How I Process The Evernote Spark File
Filling up The Spark File is one thing. Reviewing it and emptying it regularly is another. Here’s how I go through that whole process.
I created a way to “ping” myself to review The Spark File Notebook every week. I used to have a task set up in my task app to remind me to go review the notes in The Spark File every Monday and Tuesday, but I’ve done away with that reminder. Instead, I use Evernote’s reminder feature. I have a single note in that notebook that is titled “Spark File Review” and I reset it every time I review it. My usual frequency is to review the notebook’s contents every Sunday, Monday and Tuesday since Sunday is my day to plan and Monday and Tuesday are my themed days for writing. Generally I will grab enough ideas from The Spark File over those days to carry me through until the following Sunday.
As soon as an idea has been converted into something “real”, I delete it from The Spark File.
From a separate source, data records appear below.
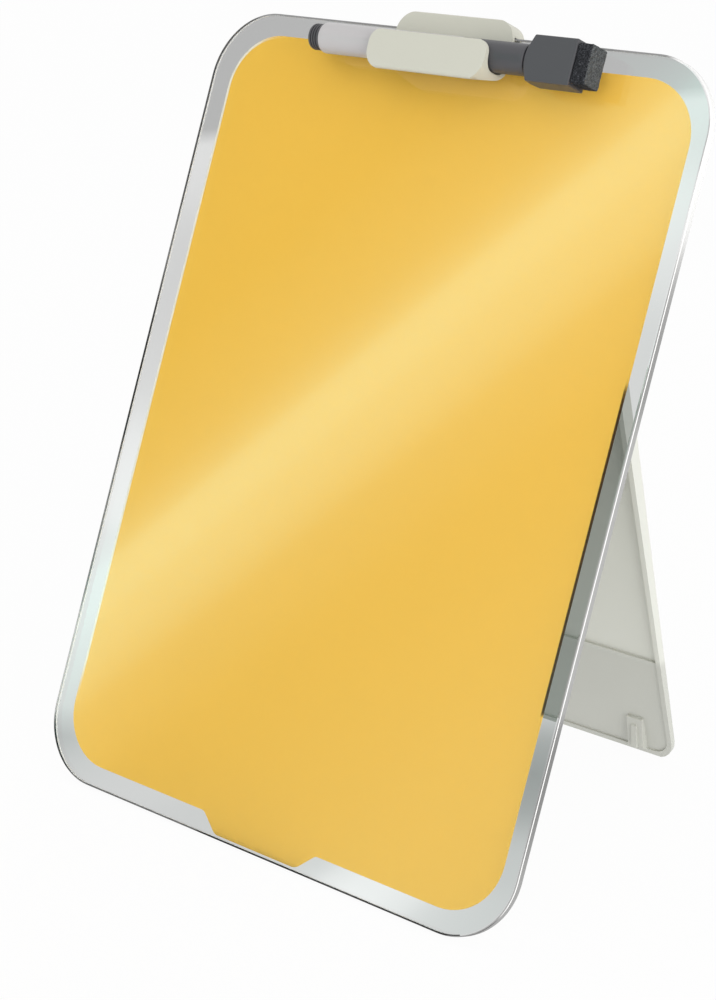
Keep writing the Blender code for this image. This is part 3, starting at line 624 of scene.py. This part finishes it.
# %% Tones round the edge, by height up the board or by place across its foot
LEFT_TONES = [(0.0, 0.02), (0.014, 0.02), (0.024, 0.55), (0.05, 0.55), (0.07, 0.22),
              (0.105, 0.25), (0.125, 0.03), (0.16, 0.03), (0.19, 0.20), (0.21, 0.10),
              (0.272, 0.09), (0.2735, 0.28), (0.28, 0.28)]
FOOT_TONES = [(-0.108, 0.03), (-0.085, 0.12), (-0.030, 0.12), (-0.022, 0.0), (0.020, 0.0),
              (0.030, 0.03), (0.108, 0.03)]
RIGHT_LINE_TONES = [(0.0, 0.04), (0.009, 0.06), (0.018, 0.86), (0.28, 0.86)]
RIGHT_FACE_TONES = [(0.0, 0.31), (0.018, 0.31), (0.037, 0.24), (0.052, 0.20), (0.062, 0.20),
                    (0.070, 0.23), (0.080, 0.35), (0.157, 0.36), (0.175, 0.26),
                    (0.196, 0.28), (0.213, 0.45), (0.231, 0.74), (0.28, 0.78)]
FOOT_TOP = 0.0045
FOOT_TOP_BLUR = 0.001
RIGHT_FROM = 0.085
RIGHT_BLUR = 0.005
WHITE_BAND = 0.90
WHITE_BAND_DEPTH = 0.0028
LINE_BLUR = 0.0003


def right_instead(tree, axes, tone, right_tones):
    """Lay the tones of the right-hand side over another tone."""
    on_right = remap(tree, axes["X"], (RIGHT_FROM, RIGHT_FROM + RIGHT_BLUR))
    return choose(tree, on_right, tone, curve(tree, axes["Z"], right_tones))


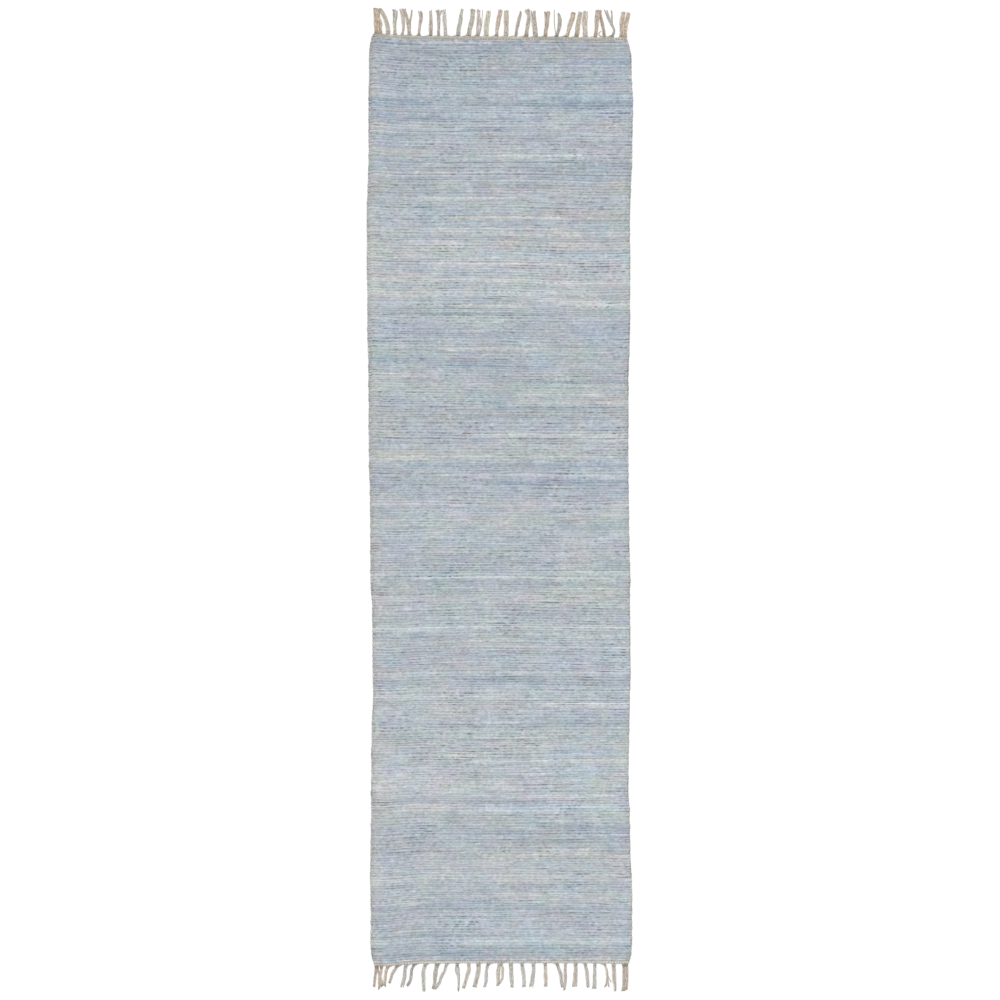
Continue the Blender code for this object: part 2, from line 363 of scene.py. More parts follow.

The Spark File is only there to house ideas that haven’t been audited and made actionable. Once an idea is more than an idea, it no longer needs to be in that file.
That’s the whole process. I grab ideas from The Spark File, turn them into content, and delete the corresponding note from the notebook. It’s as simple as that.
Keeping a spark file in Evernote has helped me organize my thoughts and also streamline the process I use for creating new content. Just create a notebook in Evernote called Spark File (or something similar) and then start using it to store your random thoughts, ideas, and – as Steven Johnson calls them – “hunches.” Then start doing the work you need to do and let those random things find their way into Evernote when you can review them later…which is always better than trying to remember them when you’re in the middle of doing something now.